Yet despite these dangers, the push to “smart-ify” everything continues. The creepy “internet of things” has become more widespread. At the individual level, people embrace convenience and efficiency at the cost of being unable to do those things manually. At the societal level, businesses and utilities embrace efficiency at the cost of manual backups that would prevent utter collapse in the event of a glitch. In other words, both at the societal and individual level, redundancy is sacrificed on the altar of efficiency.

It’s only a matter of time before that lack of redundancy will catch up with us. The CrowdStrike failure was just a foretaste of what can happen.

And yet, both at the individual and the societal level, we refuse to do anything about it. It’s always “someone else’s problem” to fix. Experts have pleaded with the government for years to harden America’s grid, but such pleas fall on deaf ears.

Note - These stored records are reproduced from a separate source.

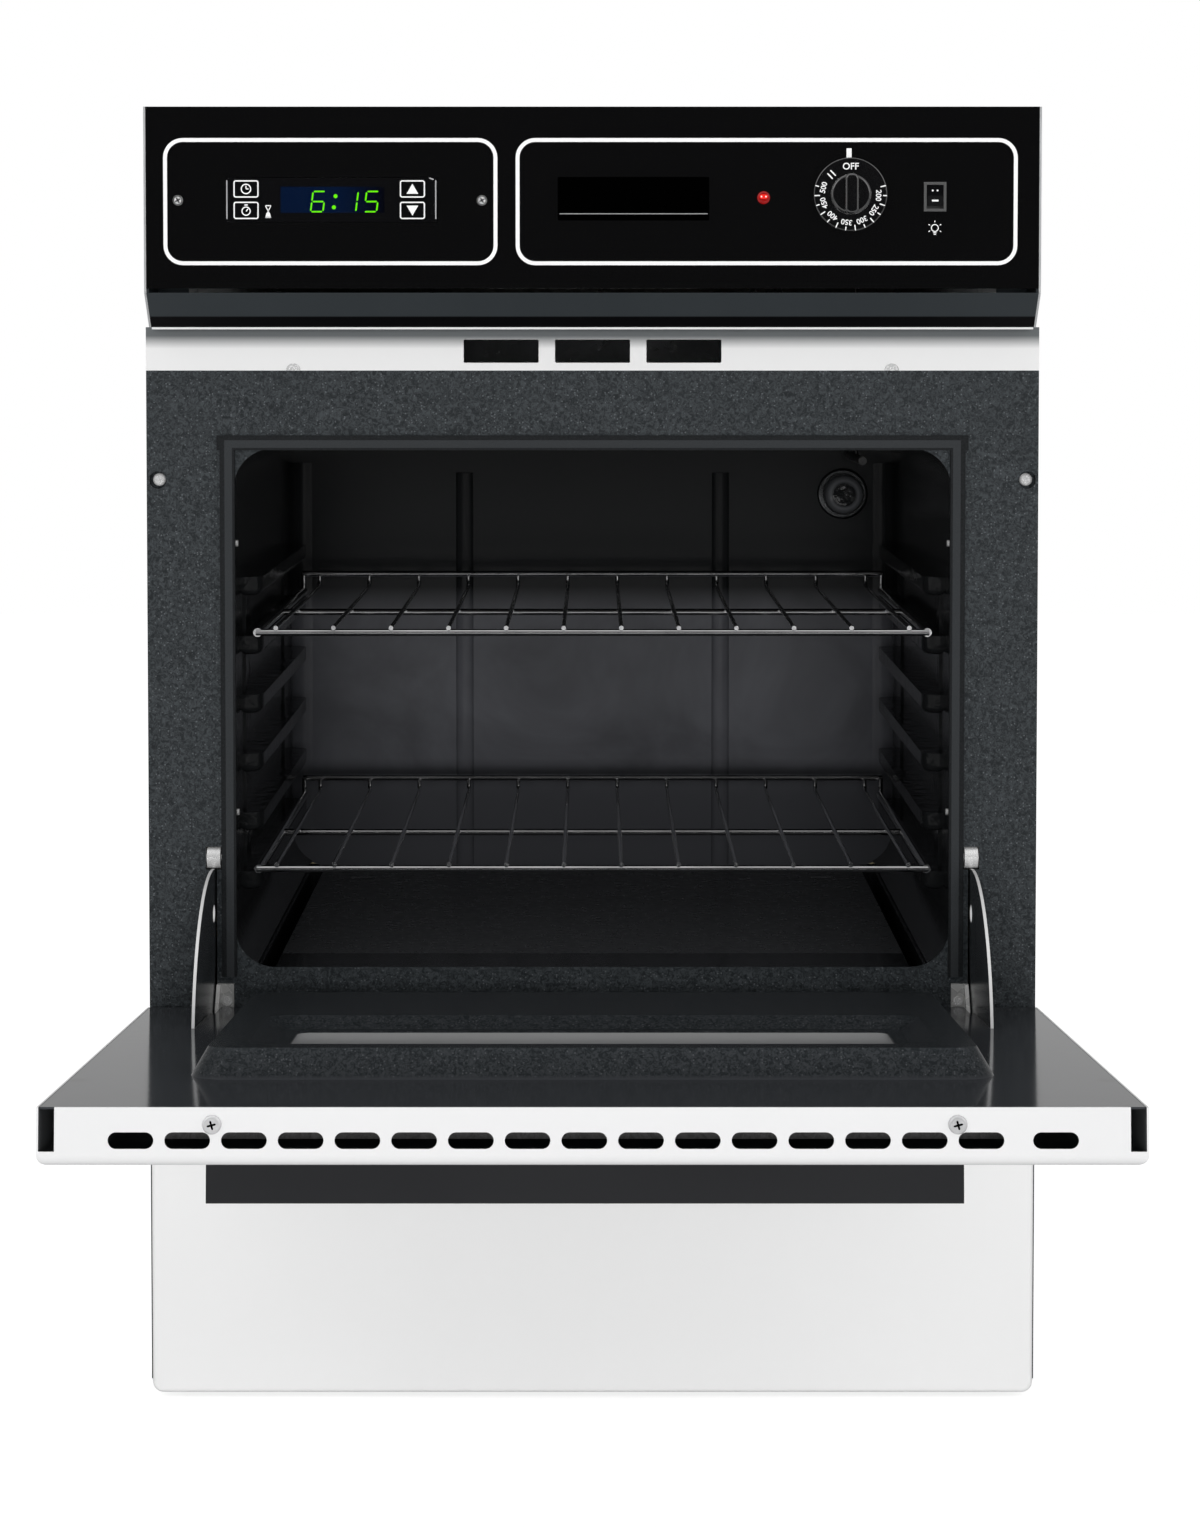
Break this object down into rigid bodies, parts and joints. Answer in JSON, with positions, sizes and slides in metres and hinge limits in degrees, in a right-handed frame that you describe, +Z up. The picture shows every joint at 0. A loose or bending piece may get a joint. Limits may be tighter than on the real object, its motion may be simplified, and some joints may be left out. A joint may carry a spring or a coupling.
{
  "type": "built-in gas oven",
  "caption": "Built-in gas oven with a drop-down door, sliding wire racks, a broiler drawer below and a glass control panel with clock, dial and light switch.",
  "frame": {"origin": "on the centre line, in the plane of the cabinet's face, at the underside of the base", "axes": "+X to the right seen from the front, the front faces -Y, +Z up"},
  "size_m": [0.606, 1.0665, 0.8686],
  "materials": {
    "casing": "zinc-coated sheet",
    "frame_enamel": "speckled porcelain enamel",
    "cavity_enamel": "glossy dark porcelain enamel",
    "white_enamel": "gloss white enamel",
    "panel_glass": "black backed glass",
    "housing_black": "gloss black paint",
    "trim": "satin",
    "black_plastic": "moulded gloss",
    "display": "dark blue filter",
    "indicator": "red lens",
    "window_glass": "clear tempered",
    "smoked_glass": "dark tempered",
    "lamp_glass": "clear",
    "chrome_wire": "bright plated wire",
    "hinge_steel": "zinc-plated",
    "bright_screw": "bright plated",
    "gasket": "woven heat-resistant strip",
    "handle": "satin black",
    "insulation": "mineral wool",
    "burner_steel": "aluminised",
    "brass": "machined",
    "cast_body": "die cast",
    "pipe": "black pipe",
    "ceramic": "ceramic",
    "pan_enamel": "speckled porcelain enamel",
    "grid": "bright plated sheet"
  },
  "bodies": {
    "oven_body": {"side_panel_left": "casing", "side_panel_right": "casing", "base_pan": "casing", "top_panel": "casing", "back_panel": "casing", "front_frame": "frame_enamel", "vent_panel": "white_enamel", "door_gasket": "gasket", "mounting_screws": "bright_screw", "body_screws": "bright_screw", "cavity_side_left": "cavity_enamel", "cavity_side_right": "cavity_enamel", "cavity_top": "cavity_enamel", "cavity_back": "cavity_enamel", "rack_guides": "cavity_enamel", "oven_bottom": "cavity_enamel", "burner_box": "cavity_enamel", "burner_tube": "burner_steel", "flame_baffle": "burner_steel", "igniter": "ceramic", "gas_valve": "brass", "pressure_regulator": "cast_body", "gas_pipe": "pipe", "junction_box": "casing", "thermostat": "casing", "lamp_holder": "hinge_steel", "lamp_bulb": "lamp_glass", "insulation": "insulation", "flue_duct": "casing", "hinge_brackets": "hinge_steel", "hinge_rollers": "bright_screw", "control_glass": "panel_glass", "control_housing": "housing_black", "control_trims": "trim", "clock_module": "black_plastic", "display_window": "display", "indicator_lamp": "indicator", "rocker_bezel": "black_plastic", "drawer_rails": "casing"},
    "oven_door": {"door_skin": "white_enamel", "door_liner": "frame_enamel", "window_inner_glass": "window_glass", "window_outer_glass": "smoked_glass", "door_insulation": "insulation", "door_handle": "handle", "door_screws": "bright_screw", "hinge_arms": "hinge_steel"},
    "upper_rack": {"rack_upper": "chrome_wire"},
    "lower_rack": {"rack_lower": "chrome_wire"},
    "broiler_drawer": {"drawer_front": "white_enamel", "drawer_box": "casing", "broiler_pan": "pan_enamel", "broiler_grid": "grid", "drawer_handle": "handle"},
    "dial": {"thermostat_knob": "black_plastic"},
    "rocker": {"light_rocker": "black_plastic"},
    "clock_key": {"clock_button": "black_plastic"},
    "timer_key": {"timer_button": "black_plastic"},
    "up_key": {"up_button": "black_plastic"},
    "down_key": {"down_button": "black_plastic"}
  },
  "joints": [
    {"name": "oven_door_hinge", "type": "hinge", "parent": "oven_body", "child": "oven_door", "pos_m": [0, -0.028, 0.248], "axis": [1, 0, 0], "range_deg": [-85.1, 0]},
    {"name": "upper_rack_slide", "type": "slide", "parent": "oven_body", "child": "upper_rack", "axis": [0, -1, 0], "range_m": [0, 0.26]},
    {"name": "lower_rack_slide", "type": "slide", "parent": "oven_body", "child": "lower_rack", "axis": [0, -1, 0], "range_m": [0, 0.26]},
    {"name": "broiler_drawer_slide", "type": "slide", "parent": "oven_body", "child": "broiler_drawer", "axis": [0, -1, 0], "range_m": [0, 0.35]},
    {"name": "thermostat_dial", "type": "hinge", "parent": "oven_body", "child": "dial", "pos_m": [0.1712, -0.052, 0.8103], "axis": [0, -1, 0], "range_deg": [0, 316]},
    {"name": "light_switch", "type": "hinge", "parent": "oven_body", "child": "rocker", "pos_m": [0.2276, -0.047, 0.8089], "axis": [1, 0, 0], "range_deg": [0, 14]},
    {"name": "clock_push", "type": "slide", "parent": "oven_body", "child": "clock_key", "axis": [0, 1, 0], "range_m": [0, 0.001], "stiffness_N_per_m": 300},
    {"name": "timer_push", "type": "slide", "parent": "oven_body", "child": "timer_key", "axis": [0, 1, 0], "range_m": [0, 0.001], "stiffness_N_per_m": 300},
    {"name": "up_push", "type": "slide", "parent": "oven_body", "child": "up_key", "axis": [0, 1, 0], "range_m": [0, 0.001], "stiffness_N_per_m": 300},
    {"name": "down_push", "type": "slide", "parent": "oven_body", "child": "down_key", "axis": [0, 1, 0], "range_m": [0, 0.001], "stiffness_N_per_m": 300}
  ]
}
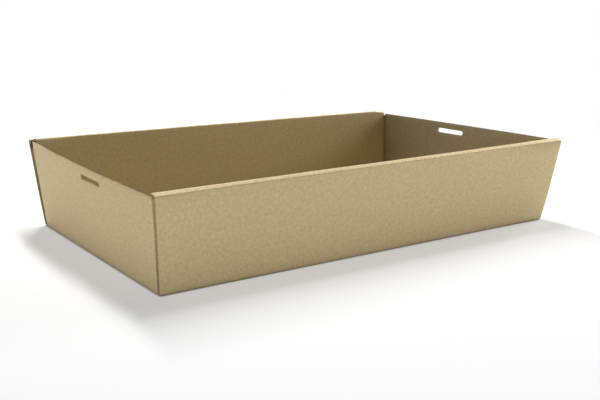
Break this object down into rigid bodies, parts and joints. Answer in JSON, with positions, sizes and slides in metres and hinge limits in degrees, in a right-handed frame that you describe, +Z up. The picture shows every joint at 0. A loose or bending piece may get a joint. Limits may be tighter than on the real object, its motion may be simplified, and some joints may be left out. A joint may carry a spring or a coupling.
{
  "type": "cardboard tray box",
  "caption": "Open rectangular tray for goods or food, folded from kraft board, with flared walls, rolled rims along its long sides and a round-ended slot in each end wall.",
  "frame": {"origin": "middle of the base's underside, on the surface that the tray stands on", "axes": "+X along the long walls, +Y across the tray towards its back long wall, +Z up"},
  "size_m": [0.4496, 0.2738, 0.085],
  "materials": {
    "kraft_board": "matt"
  },
  "bodies": {
    "root": {"folded_tray": "kraft_board"}
  },
  "joints": []
}
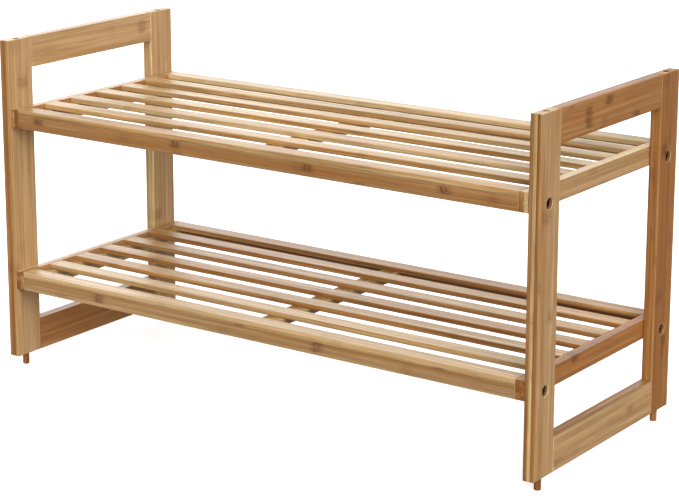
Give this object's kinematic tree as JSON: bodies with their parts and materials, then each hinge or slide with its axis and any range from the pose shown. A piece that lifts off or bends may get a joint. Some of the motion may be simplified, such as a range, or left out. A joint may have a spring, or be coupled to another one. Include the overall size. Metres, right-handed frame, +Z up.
{
  "type": "shoe rack",
  "caption": "Low slatted bamboo shoe rack: slat shelves bolted between open side frames, with stacking pins and matching sockets at the post ends.",
  "frame": {"origin": "on the floor under the middle of the rack, at the tips of its stacking pins", "axes": "+X to the right along the shelves, +Y to the rear, +Z up"},
  "size_m": [0.808, 0.33, 0.443],
  "materials": {
    "frame_bamboo": "laminated natural bamboo, satin lacquer",
    "slat_bamboo": "pale natural bamboo, satin lacquer",
    "rail_bamboo": "brown carbonised bamboo, satin lacquer",
    "pin_wood": "reddish brown hardwood, satin",
    "bolt_steel": "dark zinc plated",
    "insert_brass": "machined"
  },
  "bodies": {
    "root": {"left_bottom_rail": "frame_bamboo", "left_front_post": "frame_bamboo", "left_front_stacking_pin": "pin_wood", "left_rear_post": "frame_bamboo", "left_rear_stacking_pin": "pin_wood", "left_top_rail": "frame_bamboo", "lower_centre_support": "rail_bamboo", "lower_front_apron": "rail_bamboo", "lower_left_end_rail": "rail_bamboo", "lower_left_front_bolt": "bolt_steel", "lower_left_front_insert": "insert_brass", "lower_left_ledger": "rail_bamboo", "lower_left_rear_bolt": "bolt_steel", "lower_left_rear_insert": "insert_brass", "lower_rear_apron": "rail_bamboo", "lower_right_end_rail": "rail_bamboo", "lower_right_front_bolt": "bolt_steel", "lower_right_front_insert": "insert_brass", "lower_right_ledger": "rail_bamboo", "lower_right_rear_bolt": "bolt_steel", "lower_right_rear_insert": "insert_brass", "lower_slat_1": "slat_bamboo", "lower_slat_2": "slat_bamboo", "lower_slat_3": "slat_bamboo", "lower_slat_4": "slat_bamboo", "lower_slat_5": "slat_bamboo", "lower_slat_6": "slat_bamboo", "lower_slat_7": "slat_bamboo", "right_bottom_rail": "frame_bamboo", "right_front_post": "frame_bamboo", "right_front_stacking_pin": "pin_wood", "right_rear_post": "frame_bamboo", "right_rear_stacking_pin": "pin_wood", "right_top_rail": "frame_bamboo", "upper_centre_support": "rail_bamboo", "upper_front_apron": "rail_bamboo", "upper_left_end_rail": "rail_bamboo", "upper_left_front_bolt": "bolt_steel", "upper_left_front_insert": "insert_brass", "upper_left_ledger": "rail_bamboo", "upper_left_rear_bolt": "bolt_steel", "upper_left_rear_insert": "insert_brass", "upper_rear_apron": "rail_bamboo", "upper_right_end_rail": "rail_bamboo", "upper_right_front_bolt": "bolt_steel", "upper_right_front_insert": "insert_brass", "upper_right_ledger": "rail_bamboo", "upper_right_rear_bolt": "bolt_steel", "upper_right_rear_insert": "insert_brass", "upper_slat_1": "slat_bamboo", "upper_slat_2": "slat_bamboo", "upper_slat_3": "slat_bamboo", "upper_slat_4": "slat_bamboo", "upper_slat_5": "slat_bamboo", "upper_slat_6": "slat_bamboo", "upper_slat_7": "slat_bamboo"}
  },
  "joints": []
}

This, I speculate, is what is in store for America. No natural disaster can duplicate the devastation a comprehensive cyber-attack could have on our nation’s infrastructure. At this point, I don’t know if there’s anything that could be done to prevent it, except to try to keep one step ahead of the cyber-terrorists.

Among the conspiracy theorists, of course, a comprehensive cyber-attack is being deliberately planned by the WEF or some other elite bureaucracy. The COVID pandemic failed to achieve its goals of bringing about the New World Order and kill off a good chunk of the peasantry, so some other means is necessary to cause devastation and build a utopia from the ashes of Western civilization. A “cyber-pandemic” would achieve that goal nicely.

“Network attacks are difficult to independently trace, which means anyone can initiate them and anyone can be blamed afterwards,” notes this opinion piece. “With the increasing tensions between western and eastern nations the chances of an attack are high. And corrupt government officials could also trigger an internet crisis and blame it on foreign enemies – either to convince the public to go to war, or to convince the public to accept greater authoritarianism. I believe a cyber-attack is the next most likely global disaster. We weathered covid and defeated the draconian mandates. The economy is in the midst of a stagflation crisis but the system is still operating. But what if the next ploy is a complete shutdown of the web and a fast moving financial collapse?”

Whether a cyber-attack is a planned Black Swan event by the WEF to bring about their globalist goals, or merely the act of a hacker bent on creating havoc for purposes of obscure gratification, the effect is the same. I believe this isn’t a matter of IF, but WHEN.

Interestingly, typing “preparing for a national cyber-attack” into a search engine yielded articles on many government websites – secretservice.gov, Ready.gov, CISA.gov, whitehouse.gov, dhs.gov, fema.gov, etc. – before listing various news articles on the subject. But the question remains how these agencies can effectively help individual people affected by a cyber-attack. It’s why even government websites urge people to take individual responsibility for their situation.

To this end, it’s worth examining what we, as individuals, can do to avoid metaphorically reporting to the disintegration chambers for execution. I’m willing to listen to some ideas.